Entre sus construcciones más preciadas, se destacan el ruido de fondo de la fábrica cuando aún la ciudad y los pájaros duermen; la nieve de cenizas que contaminan vecinos; el término “Ypefeano”, una épica posible en la fábrica; las declamaciones de una madre a su pequeño sobre la ausencia de papá, que se va al turno noche, y sin embargo su insistencia para que falte alguna vez; La aventura junto a su madre y abuela, de pasear por Verbano; el status de los aceiteros (Los mejores sueldos); Los tanques de YPF que miran como bestias grandes a un ciclista
En torno a la decisión de escribir un poemario fabril, Leonardo Berneri describió a Mirador que lo vive “como una fatalidad”, y explicó: “Ojalá hubiera nacido en Mendoza para escribir sobre montañas. O en la costa. Los poemas surgieron de un doble enojo. Uno, con el territorio: el Cordón Industrial es la utopía neoliberal consumada; vemos la riqueza del país irse, pasar de largo por los puertos, mientras los barrios populares y la desigualdad no dejan de crecer (nada que no se sepa, pero que no acaba nunca de tolerarse). Y el otro enojo, con la idea de trabajo misma, tal como se entiende hoy: como la demanda hiperbólica de producir, de ser eficiente, eficaz, exitoso, etc; una vida estructurada total y absolutamente por la productividad, sin resquicio para otra cosa”.

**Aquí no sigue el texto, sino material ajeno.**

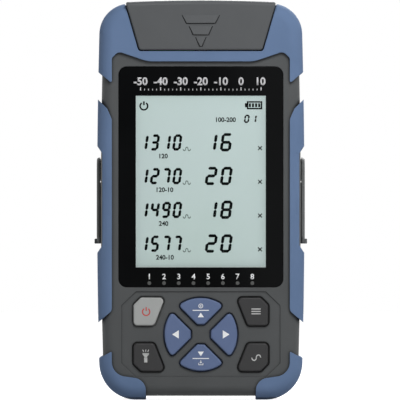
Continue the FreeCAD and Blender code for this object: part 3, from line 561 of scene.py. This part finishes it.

Precisó sin embargo que la escritura lo acabó traicionando, “como sucede cada vez que uno se propone escribir”, y acabaron apareciendo otras cosas que lo salvaron “de escribir un panfleto”.
En los poemas se percibe la dureza de ser obrero, pero pienso que no cae por ello en una romantización: la lista de echados y los suspendidos, el turno noche y no poder faltar nunca, la gratificación. “Había, en el comienzo de la escritura de los poemitas, cierta voluntad denuncialista, pero luego eso se diluyó. Si el tema de la dureza de ser obrero permaneció es porque proviene del relato de las voces familiares en torno a la fábrica y las vidas en la fábrica, ¡que son duras! Y el interés acabó estando más ahí, en recrear poéticamente esas voces, y menos en denunciar las condiciones de trabajo que, de hecho, ni siquiera viví porque yo nunca pisé una fábrica”.
Una hélice que tritura restos de papel para volver a hacer papel, tiene un final sangriento; un mellizo que mató a su hermano en un accidente laboral; los jóvenes ingresantes que lloran “por un dedito menos”, entre otros, son poemas con algo del humor cáustico de Tarantino. “En toda esa serie de poemas habla el padre de ese sujeto poético que, a modo del ventrílocuo, va adoptando las diferentes voces de la conversación familiar a lo largo del libro. Supongo que cierta desafección en el discurso del obrero respecto a lo que sucede en su ámbito de trabajo –esa “dureza”–, al tratar cosas tan tremendas, provoca ese efecto. No los escribí pensando en darles un tono humorístico, pero felizmente lo tienen y lo descubrí después de escritos”.
En el poema “Qué hacer”, Berneri planteó la famosa disyuntiva: si viajar y estudiar para “cumplir el sueño de movilidad social ascendente” o trabajar de químico, papelero, portuario o aceitero. En su caso, planteó: “El discurso paterno sobre la fábrica y el trabajo, ha de haber obrado lo suyo, porque creo que nunca consideré trabajar en la fábrica. Estudié primero diseño gráfico y enseguida dejé por Letras. Desde la adolescencia temprano me gustaron los libros y las computadoras, así que sabía que quería hacer algo que tuviera que ver con alguna de esas dos cosas: sentado en un escritorio. Empecé Letras en la UNR y acabé estudiando el profesorado en el Olga Cossettini, para recibirme más rápido y trabajar (la fatalidad proletaria: supongo que es un camino común en las familias de procedencia obrera). Después volví a la UNR para hacer la Maestría en Literatura Argentina y ahora dicen los papeles que estoy haciendo el doctorado (sobre la obra de Elvio Gandolfo), aunque no avanzo con eso desde hace un par de años”.